UNA SERA DI NOVEMBRE

Quella sera del 1972, in quel novembre pieno di freddo e di smog, io feci la mia scelta, il fatto segnò per me la vera fine di un’epoca e di un sogno, mi diede il senso reale della sconfitta e della necessità di superarla, mi fece crescere e invecchiare…non fu granchè positivo ma fu. Una parte di me non voleva credere alla realtà di un ragazzo che non riusciva a stare con eleganza dentro certi schemi, e si affannava a dire e a scrivere in modo non supino e scontato. Di tutto questo non basta averne il sentore, non è bastato mai; è necessario che passi abbastanza tempo per definirti sciocco e inevitabilmente invecchiato, un’accoppiata comune e terribile. Il mio intervento in assemblea fu breve e feroce, cadde in un silenzio via via più teso e ostile: anche gli occhi di Ornella si conformarono al clima presente in aula. E, man mano che i minuti scorrevano io ero sempre più lontano da quell’esperienza e da quella città. Da lì in poi i giorni se ne andarono in fretta come un trasloco non più procrastinabile. Ridiscendere la penisola con un obiettivo diverso da quello del turista di lungo corso fu la nuova affascinante avventura che mi si parava davanti: un nuovo mondo e altre possibilità esistenziali, soprattutto l’occasione di non ripetere gli errori già fatti e non ripercorrere sentieri senza sbocco. Un’altra grande illusione con cui nutrire la mente: vi sono dentro tuttora.

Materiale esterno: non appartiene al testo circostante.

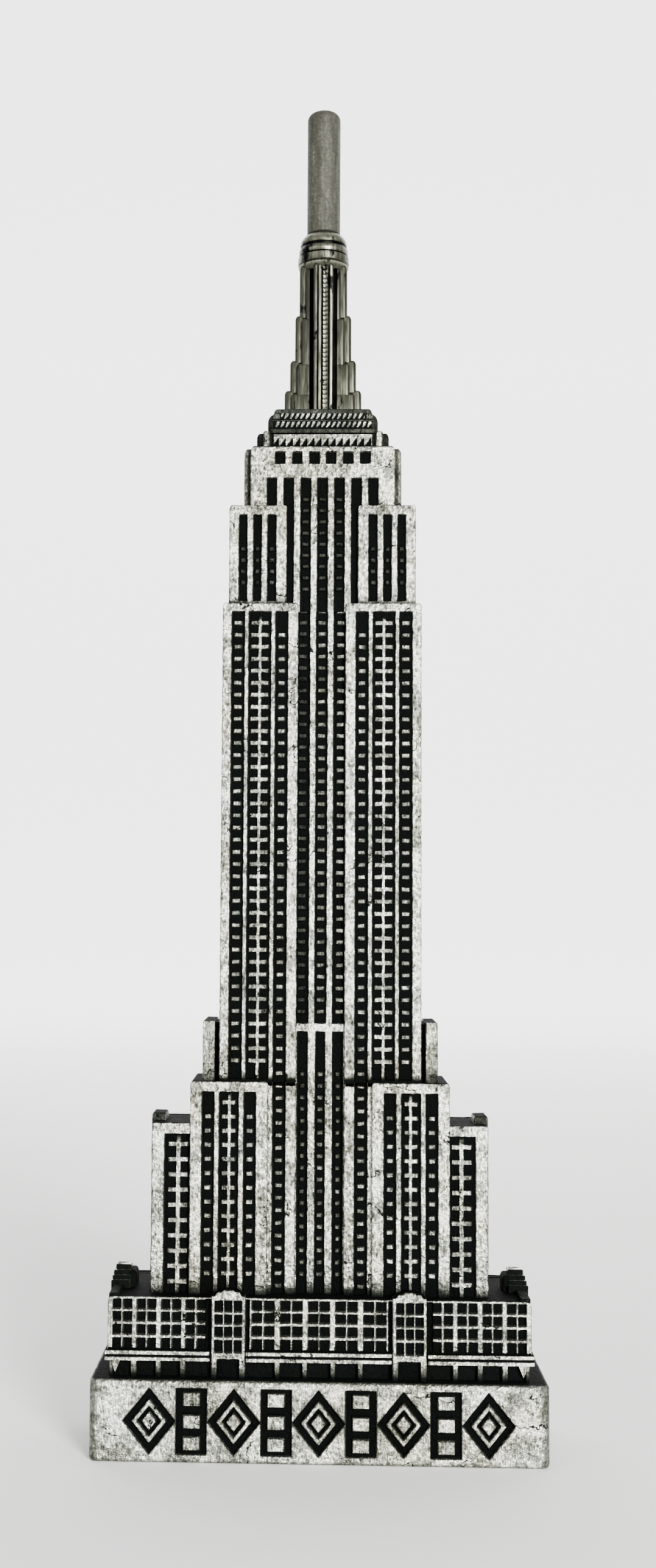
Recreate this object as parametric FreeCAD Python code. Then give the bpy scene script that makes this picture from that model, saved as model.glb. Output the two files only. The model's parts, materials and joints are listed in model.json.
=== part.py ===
import FreeCAD, Part
import math
import os

# Miniature skyscraper, a zinc die-cast souvenir in an antique silver finish.
# Millimetres. +X is to the right seen from the front, the front faces -Y, +Z is up.
# The origin is the centre of the underside. Front and back carry the same relief.

# ---------------------------------------------------------------- driving dimensions
TOTAL_HEIGHT = 154.5
PLINTH_HALF_X, PLINTH_HALF_Y, PLINTH_TOP = 25.0, 8.6, 8.8
PODIUM_HALF_X, PODIUM_HALF_Y, PODIUM_TOP = 23.2, 7.2, 17.4
TOWER_TOP = 113.2
CROWN_TOP = 118.0
MAST_TOP = 139.6

RELIEF = 0.5            # depth of the cast window channels
FIT_GAP = 0.03          # clearance between pieces that slide together

# plinth
PLINTH_CORNER = 1.0
PLINTH_WALL = 1.8
PLINTH_ROOF = 1.6
REBATE_DEPTH = 1.6      # step in the underside that takes the plate and the felt
REBATE_LIP = 0.9
FELT = 0.9

# ornament panel on the plinth: lozenges and stacks of bars, each in its own moat
ORNAMENT_HALF_Z = 3.5
ORNAMENT_MID_Z = 4.4
LOZENGE_HALF_X = 2.85
LOZENGE_PITCH = 9.2
LOZENGE_REACH = 2       # lozenges on each side of the middle one
BAR_HALF_X = 0.95
BAR_HEIGHT, BAR_PITCH, BARS = 1.5, 2.35, 3
MOAT = 0.7

# podium
PODIUM_WALL = 1.5
PODIUM_ROOF = 1.8
SHOP_TOP = 10.7         # top of the recessed shop front
SHOP_SET_BACK = 0.7
CORNICE_TOP = 11.7
CORNICE_PROUD = 0.5
POST_HALF_X = 0.28
POST_X = (1.5, 4.55, 14.95, 17.65, 20.3)
PAVILION_X, PAVILION_HALF_X = 9.9, 1.86
PAVILION_PROUD = 0.4
PAVILION_EAVES, PAVILION_CROWN = 17.65, 18.3
DOOR_HALF_X, DOOR_TOP = 1.18, 10.85
ROW_BOTTOM = (11.9, 13.3, 14.75, 16.05)
ROW_HEIGHT = 1.02
PAIR_X = (0.0, 3.05, 6.12, 13.58, 16.22, 18.93, 21.57)
PAIR_HALF_X, PAIR_MULLION = 1.08, 0.28
PAVILION_WINDOW_X = (-1.0, 0.0, 1.0)
PAVILION_WINDOW_HALF_X = 0.4
GABLE_HALF_Y, GABLE_TOP, GABLE_THICK = 2.2, 19.6, 2.1
GABLE_STEPS = 4

# tower tiers: inner x, outer x, half depth, top
OUTER_WING = (13.0, 18.75, 4.6, 36.0)
SIDE_BAY = (17.4, 19.05, 1.9, 36.8)
INNER_WING = (5.8, 14.5, 4.9, 40.7)
SIDE_STUB = (0.0, 13.2, 3.9, 47.4)
SHAFT_WING = (2.69, 11.35, 4.3, 95.0)
SHAFT_CORE = (0.0, 10.0, 3.8, 100.0)
SHOULDER = (4.08, 10.7, 4.1, 106.4)
TOP_BLOCK = (0.0, 8.3, 3.9, TOWER_TOP)
TOP_BLOCK_SIDE = (0.0, 9.1, 2.9, TOWER_TOP)
TOWER_TIERS = (OUTER_WING, SIDE_BAY, INNER_WING, SIDE_STUB, SHAFT_WING, SHAFT_CORE, SHOULDER, TOP_BLOCK,
               TOP_BLOCK_SIDE)

# window channels: inner x, outer x, bottom, top, half depth of the face they are cut in
CHANNELS = (
    (14.72, 15.55, PODIUM_TOP, 34.8, OUTER_WING[2]),
    (16.1, 17.36, PODIUM_TOP, 34.8, OUTER_WING[2]),
    (7.15, 8.5, PODIUM_TOP, 39.5, INNER_WING[2]),
    (9.1, 9.92, PODIUM_TOP, 39.5, INNER_WING[2]),
    (10.3, 11.25, PODIUM_TOP, 39.5, INNER_WING[2]),
    (11.82, 13.18, PODIUM_TOP, 39.5, INNER_WING[2]),
    (3.87, 5.3, PODIUM_TOP, 94.0, SHAFT_WING[2]),
    (5.81, 6.88, INNER_WING[3], 94.0, SHAFT_WING[2]),
    (7.25, 8.36, INNER_WING[3], 94.0, SHAFT_WING[2]),
    (8.84, 10.3, INNER_WING[3], 94.0, SHAFT_WING[2]),
    (1.36, 2.58, PODIUM_TOP, 46.3, SHAFT_CORE[2]),
    (1.36, 2.69, 47.2, SHAFT_WING[3], SHAFT_CORE[2]),
    (1.36, 2.55, SHAFT_WING[3], 109.6, TOP_BLOCK[2]),
    (3.3, 4.48, SHAFT_WING[3], 109.6, TOP_BLOCK[2]),
    (5.28, 6.4, SHOULDER[3], 109.6, TOP_BLOCK[2]),
    (5.3, 6.3, SHAFT_WING[3], 105.3, SHOULDER[2]),
    (7.0, 7.92, SHAFT_WING[3], 105.3, SHOULDER[2]),
    (8.62, 9.57, SHAFT_WING[3], 105.3, SHOULDER[2]),
    (0.4, 1.5, 111.3, 112.65, TOP_BLOCK[2]),
    (2.36, 3.48, 111.3, 112.65, TOP_BLOCK[2]),
    (4.32, 5.46, 111.3, 112.65, TOP_BLOCK[2]),
)
CENTRE_CHANNELS = (
    (0.54, PODIUM_TOP, 46.3, SHAFT_CORE[2]),
    (0.65, 47.2, SHAFT_WING[3], SHAFT_CORE[2]),
    (0.6, SHAFT_WING[3], 109.6, TOP_BLOCK[2]),
)

# tower hollow and joints
HOLLOW_HALF_Y = 2.5
SOLID_FOOT_TOP = 24.0
HOLLOWS = ((13.0, SOLID_FOOT_TOP, 38.6), (9.9, SOLID_FOOT_TOP, 93.4), (7.2, 93.4, 111.0))
TENON_HALF_X, TENON_HALF_Y, TENON_LENGTH = 5.4, 2.6, 1.5
PIN_R, PIN_HALF_LENGTH, PIN_BOSS_R = 0.6, 2.2, 1.6
PIN_Z = (32.0, 62.0, 92.0)

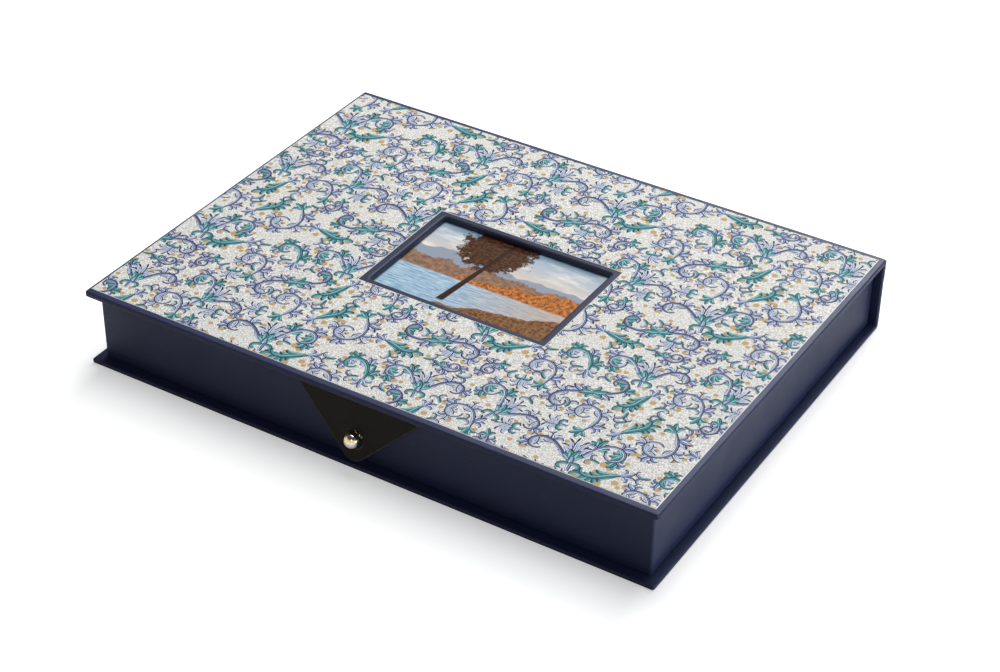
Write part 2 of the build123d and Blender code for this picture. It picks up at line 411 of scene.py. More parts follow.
def bookcloth(name="navy_bookcloth", shade_window_ledge=False):
    """Fine plain-weave bookcloth, dark navy, with a faint sheen and painted shade between its threads; the
    lid's cloth also gets painted shade round the window.
    """
    made, tree, shader, coords = new_material(name)
    cloth_weave = use_group(tree, weave, Place=coords.outputs["UV"], Pitch=0.00042, Slub=0.35)
    clouds = noise(tree, coords.outputs["Object"], 35.0, 4.0, 0.6)
    shade = spread(tree, cloth_weave.outputs["Shade"], 0.3, 0.7)
    dark = mix_colour(tree, shade, srgb(31, 39, 74), srgb(50, 61, 102))
    tint = mix_colour(tree, spread(tree, clouds, 0.35, 0.65, 0.0, 0.5), dark, srgb(42, 49, 87))
    # painted shade: the weave is darkened in the gaps between threads, where its height is low
    between = spread(tree, cloth_weave.outputs["Height"], 0.0, 0.5, 0.25, 0.0)
    low = mix_colour(tree, between, tint, srgb(20, 24, 42))
    if shade_window_ledge:
        # painted shade: the cloth round the lid's window is mixed towards a darker navy
        low = mix_colour(tree, painted_window_shade(tree, coords), low, srgb(27, 35, 53))
    surface(tree, shader, low, spread(tree, clouds, 0.3, 0.7, 0.44, 0.54), 0.33)
    shader.inputs["Sheen Weight"].default_value = 0.03
    shader.inputs["Sheen Roughness"].default_value = 0.4
    shader.inputs["Sheen Tint"].default_value = srgb(150, 160, 210)
    bump(tree, shader, cloth_weave.outputs["Height"], 0.35, 0.00006)
    return made


def greyboard():
    """Dense grey binder's board with flecks."""
    made, tree, shader, coords = new_material("greyboard")
    paper = use_group(tree, fibres, Place=coords.outputs["Object"], Tooth=2500.0, Cloud=90.0)
    flecks = spread(tree, paper.outputs["Speckle"], 0.4, 0.62)
    tone = mix_colour(tree, flecks, srgb(150, 145, 137), srgb(171, 166, 157))
    surface(tree, shader, tone, 0.9)
    bump(tree, shader, paper.outputs["Height"], 0.5, 0.00008)
    return made


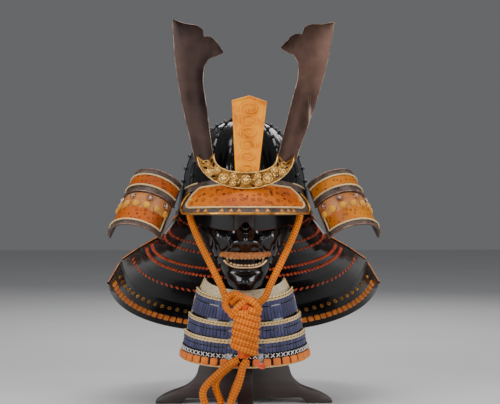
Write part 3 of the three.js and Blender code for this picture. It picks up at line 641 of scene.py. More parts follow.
def traced(face_at, start, end, count):
    """Places on a surface, evenly spaced between two of its u, v."""
    return [face_at(*mixed(start, end, k / count)) for k in range(count + 1)]


def proud_visor(proud):
    return lambda u, v: visor_face(u, v, proud)


def visor_frame(face_at, inset, top, foot, front):
    """A line down one side of the visor, along near its front and up the other side."""
    return (traced(face_at, (inset, top), (inset, foot), 6)
            + traced(face_at, (inset + 0.03, front), (0.97 - inset, front), 24)
            + traced(face_at, (1 - inset, foot), (1 - inset, top), 6))


visor_leather = printed_leather("visor_leather", (0.66, 0.15, 0.0), (0.42, 0.07, 0.0),
                                (0.045, 0.008, 0.002), 10, 0.34)
VISOR_CORE = spot(0, -60, 250)
plate("visor_plate", visor_face, 72, 16, 2.5, VISOR_CORE, grey_leather, "grey_leather", ["visor"])
plate("visor_panel", part_of(proud_visor(1.1), 0.045, 0.955, 0.03, 0.8), 72, 14, 1.4, VISOR_CORE,
      visor_leather, "printed_leather")
cord_face = proud_visor(1.4)
trim("visor_cord", [visor_frame(cord_face, 0.045, 0.03, 0.72, 0.8),
                    traced(cord_face, (0.05, 0.035), (0.95, 0.035), 24)],
     3.4, cream_cord, "cream_braid")
trim("visor_rim_wire", [visor_frame(proud_visor(1.9), 0.0, 0.26, 0.86, 0.985)], 3.8, gilt, "gilt",
     twist=0, sides=10, replacing=["visor_rim"])


def disc(bm, seat, foot, top, depth, sides):
    """Adds a flat round or cornered stud; foot and top are its radii, in mm."""
    bmesh.ops.create_cone(bm, cap_ends=True, segments=sides, radius1=foot * MM,
                          radius2=top * MM, depth=depth * MM, matrix=seat)


ochre_print = toned("ochre_print", (300,), [(0.3, (0.5, 0.13, 0.01)), (0.7, (0.85, 0.36, 0.07))],
                    Roughness=0.6)
triangles = []
for x in (-79, -67, -40, -25, -11.5, 18.5, 36, 60, 71, 80):
    u = 0.5 + asin(x / 106 * sin(radians(60))) / radians(60) / 2
    triangles.append((seat_on(visor_face, u, 0.895, VISOR_CORE, 0.2), 5.0, 4.2, 1.2, 3))
set_out("visor_triangles", disc, triangles, ochre_print, "printed_leather")


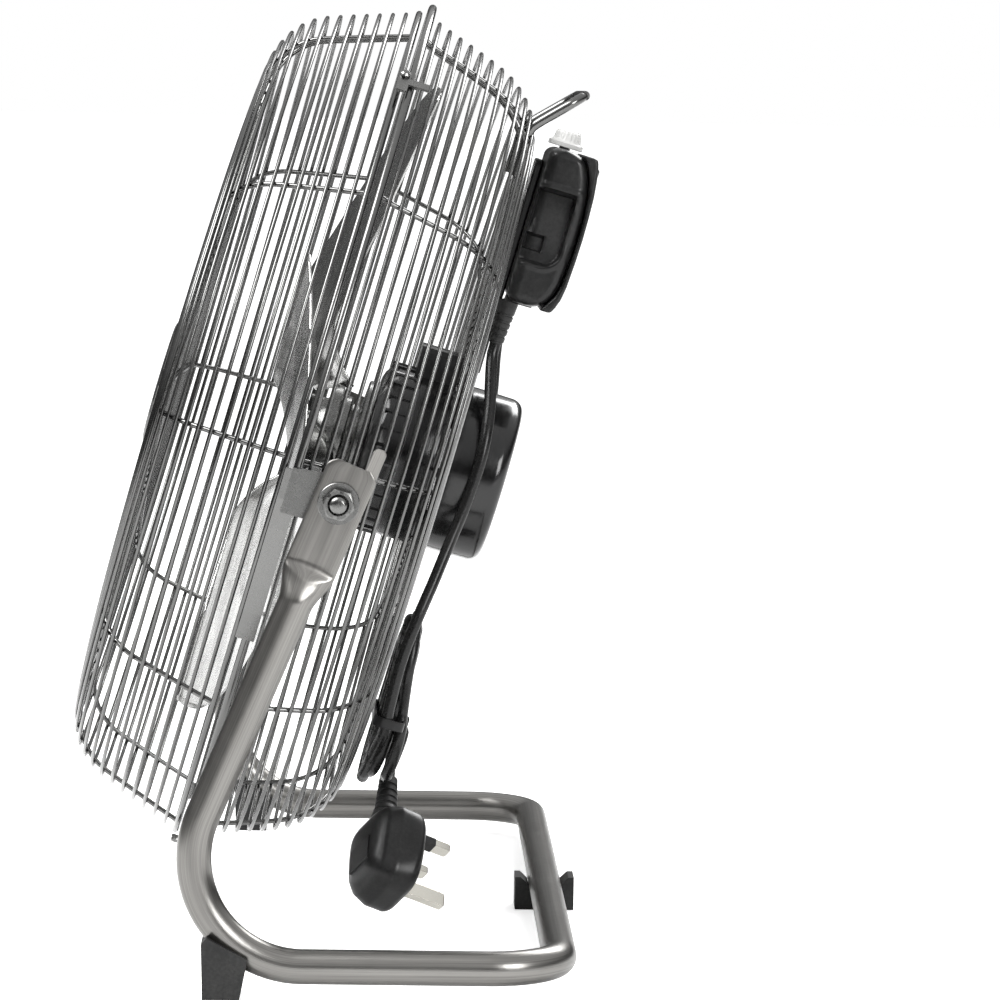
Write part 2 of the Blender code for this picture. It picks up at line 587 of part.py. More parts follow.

Non esistono vere novità oltre il limite temporale dell’adolescenza, esistono soltanto versioni rivedute e corrette di affermazioni sbilenche che non riescono più a trovare un senso e lo cercano convulsamente…sino allo sfinimento. Il sud e i suoi magici cieli erano già dentro di me, lo erano dalla mia infanzia, ho continuato in fondo la ricerca che mi competeva e l’ho fatto in un’isola. Il mare ha cullato i miei sogni di ragazzo, li ha fatti crescere e mi ha insegnato a guardarli con feroce tenerezza. L’uomo che scrive stasera a margine di un ennesimo nuovo anno non è così diverso dal bambino che uscì secoli fa da una scuola milanese, ha soltanto meno illusioni. Un’altra cosa importante ho imparato ritornando alle mie autentiche radici: ho imparato a guardare il mio tempo da prospettive diverse e a sentire il mio spirito come una persona vera. E’ qui che ho compreso cosa significhi la relatività delle cose. Ad essa ho demandato, purificandoli, i miei atteggiamenti meno seri. La politica, le ideologie, le passioni, le vittorie e le sconfitte, tutto quell’insieme di cose con cui pretendiamo di riempire i nostri giorni, prima allineate in ordine sparso sistemate poi sugli scaffali di una misura diversa e più antica, cambiano colore e importanza. Dovreste vederle mentre mentre pian piano scoloriscono fuori dalle feste di una nobiltà accessoria e vengono ridimensionate davanti al tribunale di un’aristocrazia che è culturale e mentale assieme. Il sud che vivo io è questo signori: quello che viene disprezzato e annichilito ogni giorno per un partito preso che guarda ad altri più miseri obiettivi. In questo sud si scrive e si pensa ad un mondo e ad un’Italia diversa, quella che avendo perso l’ultima occasione svanirà del tutto durante le celebrazioni del suo 150 mo anniversario. Ma il sud, la mia terra è ancora libertà perché guarda il mare e il mare è spazio, apertura e immaginazione: oltre un certo limite finisce il binario delle conversazioni precostruite ed inizia il tempo di una conoscenza diversa che usa gli schemi ma non si fa usare da essi.
Mi viene facile e scontato dire che non sono stato compreso, è quasi ridicolo, ma questo mezzo di comunicazione, lo ripeto, si sta autodistruggendo per un fatto semplicissimo, lasciate che sia un siciliano a dirlo, per mancanza di cultura tout court, per aver preferito la semplice e veloce strada delle ricette prefabbricate e delle minchiate ad uso e consumo delle ideologie ( del sesso o della politica non ha importanza) delle piccole mediocri beghe tra blogger al confronto vero tra teste ed esperienze. Sinceramente mi pare incredibile che debba essere un siciliano del secolo scorso, cresciuto a educazione, misura e giacca e cravatta a ridicolizzare l’incredibile e volgare “galateo da rete”che di fatto si è impossessato della maggior parte dei blog.